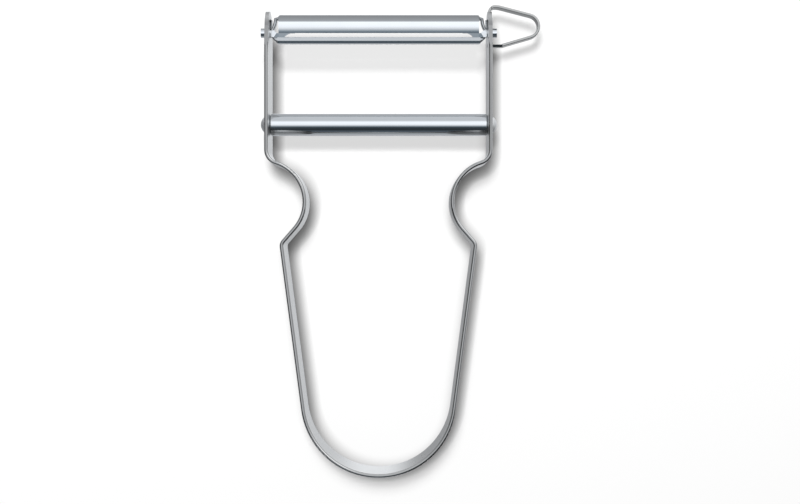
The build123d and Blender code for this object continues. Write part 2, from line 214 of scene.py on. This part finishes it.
wt.links.new(along_x, blend.inputs[7])
# a strip light stands behind the right shoulder, and a dark screen stands low
# in front of it
diag = math_node(wt, "MULTIPLY", math_node(wt, "ADD", sep.outputs["X"], sep.outputs["Y"]), 0.7071)
cross = math_node(wt, "MULTIPLY", math_node(wt, "SUBTRACT", sep.outputs["X"], sep.outputs["Y"]), 0.7071)
lean = math_node(wt, "DIVIDE", math_node(wt, "ARCTAN2", diag, sep.outputs["Z"]), math.pi)
high = ramp(wt, lean, [(22 / 180, (0, 0, 0)), (32 / 180, (1, 1, 1)),
                       (54 / 180, (1, 1, 1)), (64 / 180, (0, 0, 0))])
near = ramp(wt, math_node(wt, "ABSOLUTE", cross), [(0.16, (1, 1, 1)), (0.38, (0, 0, 0))])
strip = math_node(wt, "MULTIPLY", math_node(wt, "MULTIPLY", high, near), 1.6)
flat = math_node(wt, "SQRT", math_node(wt, "ADD", math_node(wt, "ADD", x2, y2), 1e-5))
screen = math_node(wt, "MULTIPLY",
                   ramp(wt, math_node(wt, "DIVIDE", cross, flat), [(0.78, (0, 0, 0)), (0.94, (1, 1, 1))]),
                   ramp(wt, flat, [(0.30, (0, 0, 0)), (0.55, (1, 1, 1))]))
low = node(wt, "ShaderNodeMapRange", interpolation_type="SMOOTHSTEP")
low.inputs["From Min"].default_value = -0.60
low.inputs["From Max"].default_value = -0.85
wt.links.new(sep.outputs["Z"], low.inputs["Value"])
above = math_node(wt, "SUBTRACT", 1.0, low.outputs[0])
screen = math_node(wt, "SUBTRACT", 1.0, math_node(
    wt, "MULTIPLY", math_node(wt, "MULTIPLY", screen, above), 0.85))
shade = node(wt, "ShaderNodeMix", data_type="RGBA", blend_type="MULTIPLY")
shade.inputs[0].default_value = 1.0
wt.links.new(blend.outputs[2], shade.inputs[6])
wt.links.new(screen, shade.inputs[7])
sum_up = node(wt, "ShaderNodeMix", data_type="RGBA", blend_type="ADD")
sum_up.inputs[0].default_value = 1.0
wt.links.new(shade.outputs[2], sum_up.inputs[6])
wt.links.new(strip, sum_up.inputs[7])
# only what the camera sees in the metal is the studio; light that the metal
# passes on to the floor stays at the ambient level
lp = node(wt, "ShaderNodeLightPath")
first = math_node(wt, "LESS_THAN", lp.outputs["Diffuse Depth"], 0.5)
pick = node(wt, "ShaderNodeMix", data_type="RGBA")
wt.links.new(math_node(wt, "MULTIPLY", lp.outputs["Is Glossy Ray"], first), pick.inputs[0])
pick.inputs[6].default_value = (0.06, 0.06, 0.06, 1)
wt.links.new(sum_up.outputs[2], pick.inputs[7])
wt.links.new(pick.outputs[2], bg.inputs["Color"])
bg.inputs["Strength"].default_value = 1.0


def area(name, slope_x, slope_y, distance, size_x, size_y, floor_light, target=(0, 0.0, 0.0)):
    """A soft oval source in the direction (slope_x, slope_y, 1). floor_light is
    what it adds to the floor, where 1 is white."""
    d = bpy.data.lights.new(name, "AREA")
    d.shape = "ELLIPSE"
    d.size = size_x
    d.size_y = size_y
    v = Vector((slope_x, slope_y, 1.0)).normalized()
    d.energy = floor_light * math.pi ** 2 * distance ** 2 / (0.86 * v.z)
    o = bpy.data.objects.new(name, d)
    o.location = Vector(target) + v * distance
    o.rotation_euler = v.to_track_quat("Z", "Y").to_euler()
    o.visible_glossy = False
    scene.collection.objects.link(o)
    return o


def blockers(light, *names):
    """Only these nodes cast a shadow from this light."""
    c = bpy.data.collections.new(light.name + "_blockers")
    for n in names:
        c.objects.link(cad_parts[n])
    light.light_linking.blocker_collection = c


# The high key gives the walls of the bow their short dark foot. The low keys
# throw the shadow of the bar. The back key reaches under the blade's leaf, so
# that the floor shows pale through the slot.
high_key = area("high_key", -0.10, 0.25, 1.5, 0.52, 0.38, 0.41)
blockers(high_key, "bow", "eye_remover")
low_key = area("low_key", -0.10, 0.42, 1.5, 0.50, 0.30, 0.18)
blockers(low_key, "bow", "eye_remover", "crossbar_tube", "crossbar_rivet")
bar_key = area("bar_key", -0.10, 0.50, 1.5, 0.40, 0.22, 0.18)
blockers(bar_key, "crossbar_tube", "crossbar_rivet")
back_key = area("back_key", -0.08, 0.90, 1.5, 0.40, 0.30, 0.24)
blockers(back_key, "blade")


# ---------------------------------------------------------------- materials
def steel(name, base, rough, line_axis, line_scale=900.0, rough_span=0.10,
          bump=0.02, bump_distance=0.00004, tint_span=0.04, cut_finish_and_shade=None, cut_rough=None,
          wall=None, behind=None, behind_y=0.0, ears_shade=None, ears_x=0.0, ears_y=0.0):
    """Steel with fine drawing lines. line_axis is the axis the lines run along.
    cut and cut_rough are the brightness and roughness of faces that look up or
    down, the sheared and rolled edges of a strip that stands on edge; their darker
    colour is partly the duller finish of these edges and partly painted shade. wall
    is the brightness of its upright faces, a painted shade. behind is the brightness
    of the part beyond behind_y, a painted shade on the blade's back leaf, and ears
    that of the bent ends beyond ears_y that stand further out than ears_x from the
    middle, also a painted shade."""
    m, nt, bsdf = new_material(name)
    bsdf.inputs["Metallic"].default_value = 1.0
    tex = node(nt, "ShaderNodeTexCoord")
    mp = node(nt, "ShaderNodeMapping")
    nt.links.new(tex.outputs["Object"], mp.inputs["Vector"])
    sc = [line_scale] * 3
    sc["XYZ".index(line_axis)] = line_scale * 0.02
    mp.inputs["Scale"].default_value = sc
    lines = node(nt, "ShaderNodeTexNoise")
    lines.inputs["Scale"].default_value = 1.0
    lines.inputs["Detail"].default_value = 3.0
    nt.links.new(mp.outputs[0], lines.inputs["Vector"])
    cloud = node(nt, "ShaderNodeTexNoise")
    cloud.inputs["Scale"].default_value = 160.0
    cloud.inputs["Detail"].default_value = 4.0
    nt.links.new(tex.outputs["Object"], cloud.inputs["Vector"])
    lo = tuple(c * (1 - tint_span) for c in base)
    hi = tuple(min(1.0, c * (1 + tint_span)) for c in base)
    mix = math_node(nt, "ADD", math_node(nt, "MULTIPLY", lines.outputs["Fac"], 0.7),
                    math_node(nt, "MULTIPLY", cloud.outputs["Fac"], 0.3))
    colour = ramp(nt, mix, [(0.3, lo), (0.7, hi)])
    rr = node(nt, "ShaderNodeMapRange")
    rr.inputs["From Min"].default_value = 0.3
    rr.inputs["From Max"].default_value = 0.7
    rr.inputs["To Min"].default_value = rough - rough_span / 2
    rr.inputs["To Max"].default_value = rough + rough_span / 2
    nt.links.new(mix, rr.inputs["Value"])
    roughness = rr.outputs[0]
    if cut_finish_and_shade is not None:
        geo = node(nt, "ShaderNodeNewGeometry")
        nrm = node(nt, "ShaderNodeSeparateXYZ")
        nt.links.new(geo.outputs["Normal"], nrm.inputs[0])
        up = math_node(nt, "ABSOLUTE", nrm.outputs["Z"])
        # faces that look up or down get a darker colour here: partly the duller finish of sheared and
        # rolled edges, partly painted shade
        edge = ramp(nt, up, [(0.72, (0, 0, 0)), (0.97, (1, 1, 1))])
        dim = node(nt, "ShaderNodeMix", data_type="RGBA", blend_type="MULTIPLY")
        nt.links.new(edge, dim.inputs[0])
        nt.links.new(colour, dim.inputs[6])
        dim.inputs[7].default_value = (cut_finish_and_shade, cut_finish_and_shade, cut_finish_and_shade * 1.01, 1)
        colour = dim.outputs[2]
        # painted shade: the upright faces get a darker colour
        if wall is not None:
            side = ramp(nt, up, [(0.15, (1, 1, 1)), (0.60, (0, 0, 0))])
            dim = node(nt, "ShaderNodeMix", data_type="RGBA", blend_type="MULTIPLY")
            nt.links.new(side, dim.inputs[0])
            nt.links.new(colour, dim.inputs[6])
            dim.inputs[7].default_value = (wall, wall, wall * 1.01, 1)
            colour = dim.outputs[2]
        turn_r = node(nt, "ShaderNodeMix", data_type="FLOAT")
        soft = ramp(nt, up, [(0.05, (0, 0, 0)), (0.40, (1, 1, 1))])
        nt.links.new(soft, turn_r.inputs[0])
        nt.links.new(roughness, turn_r.inputs[2])
        turn_r.inputs[3].default_value = cut_rough
        roughness = turn_r.outputs[0]
    # painted shade: the blade's leaf beyond behind_y gets a darker colour
    if behind is not None:
        pos = node(nt, "ShaderNodeSeparateXYZ")
        nt.links.new(tex.outputs["Object"], pos.inputs[0])
        behind_shade_mask = node(nt, "ShaderNodeMapRange")
        behind_shade_mask.inputs["From Min"].default_value = behind_y - 0.00010
        behind_shade_mask.inputs["From Max"].default_value = behind_y + 0.00030
        nt.links.new(pos.outputs["Y"], behind_shade_mask.inputs["Value"])
        dim = node(nt, "ShaderNodeMix", data_type="RGBA", blend_type="MULTIPLY")
        nt.links.new(behind_shade_mask.outputs[0], dim.inputs[0])
        nt.links.new(colour, dim.inputs[6])
        dim.inputs[7].default_value = (behind, behind, behind, 1)
        colour = dim.outputs[2]
        # painted shade: the blade's bent ends, far from the middle and beyond ears_y, get a darker colour
        out_x = math_node(nt, "ABSOLUTE", math_node(nt, "SUBTRACT", pos.outputs["X"], P(0, 0).x))
        ears_shade_mask = math_node(nt, "MULTIPLY", math_node(nt, "GREATER_THAN", out_x, ears_x),
                        math_node(nt, "GREATER_THAN", pos.outputs["Y"], ears_y))
        dim = node(nt, "ShaderNodeMix", data_type="RGBA", blend_type="MULTIPLY")
        nt.links.new(ears_shade_mask, dim.inputs[0])
        nt.links.new(colour, dim.inputs[6])
        dim.inputs[7].default_value = (ears_shade, ears_shade, ears_shade, 1)
        colour = dim.outputs[2]
    nt.links.new(colour, bsdf.inputs["Base Color"])
    nt.links.new(roughness, bsdf.inputs["Roughness"])
    b = node(nt, "ShaderNodeBump")
    b.inputs["Strength"].default_value = bump
    b.inputs["Distance"].default_value = bump_distance
    nt.links.new(lines.outputs["Fac"], b.inputs["Height"])
    nt.links.new(b.outputs[0], bsdf.inputs["Normal"])
    return m


mat_bow = steel("bow_satin_steel", (0.615, 0.612, 0.603), 0.30, "Y", rough_span=0.08,
                cut_finish_and_shade=0.52, cut_rough=0.08)
# the blade's back leaf and its bent ends carry painted shade
mat_blade = steel("blade_polished_steel", (0.66, 0.68, 0.70), 0.12, "X", rough_span=0.05,
                  behind=0.68, behind_y=P(0, 104.02 + 2.51).y,
                  ears_shade=0.50, ears_x=0.0238, ears_y=P(0, 104.75).y)
mat_tube = steel("tube_polished_steel", (0.62, 0.64, 0.66), 0.10, "X", rough_span=0.04)
mat_rivet = steel("rivet_smooth_steel", (0.92, 0.92, 0.92), 0.55, "Y", rough_span=0.04)
mat_eye = steel("eye_remover_satin_steel", (0.575, 0.572, 0.555), 0.30, "X", rough_span=0.08,
                cut_finish_and_shade=0.60, cut_rough=0.14, wall=0.50)


def dress(name, material):
    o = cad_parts[name]
    for s in o.material_slots:
        s.link = "OBJECT"
        s.material = material


dress("bow", mat_bow)
dress("blade", mat_blade)
dress("crossbar_tube", mat_tube)
dress("crossbar_rivet", mat_rivet)
dress("eye_remover", mat_eye)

Exercise. From the line holding "o = cad_parts[name]" through the last line above, reproduce each line exactly and add nothing.

Result for this task.
    o = cad_parts[name]
    for s in o.material_slots:
        s.link = "OBJECT"
        s.material = material


dress("bow", mat_bow)
dress("blade", mat_blade)
dress("crossbar_tube", mat_tube)
dress("crossbar_rivet", mat_rivet)
dress("eye_remover", mat_eye)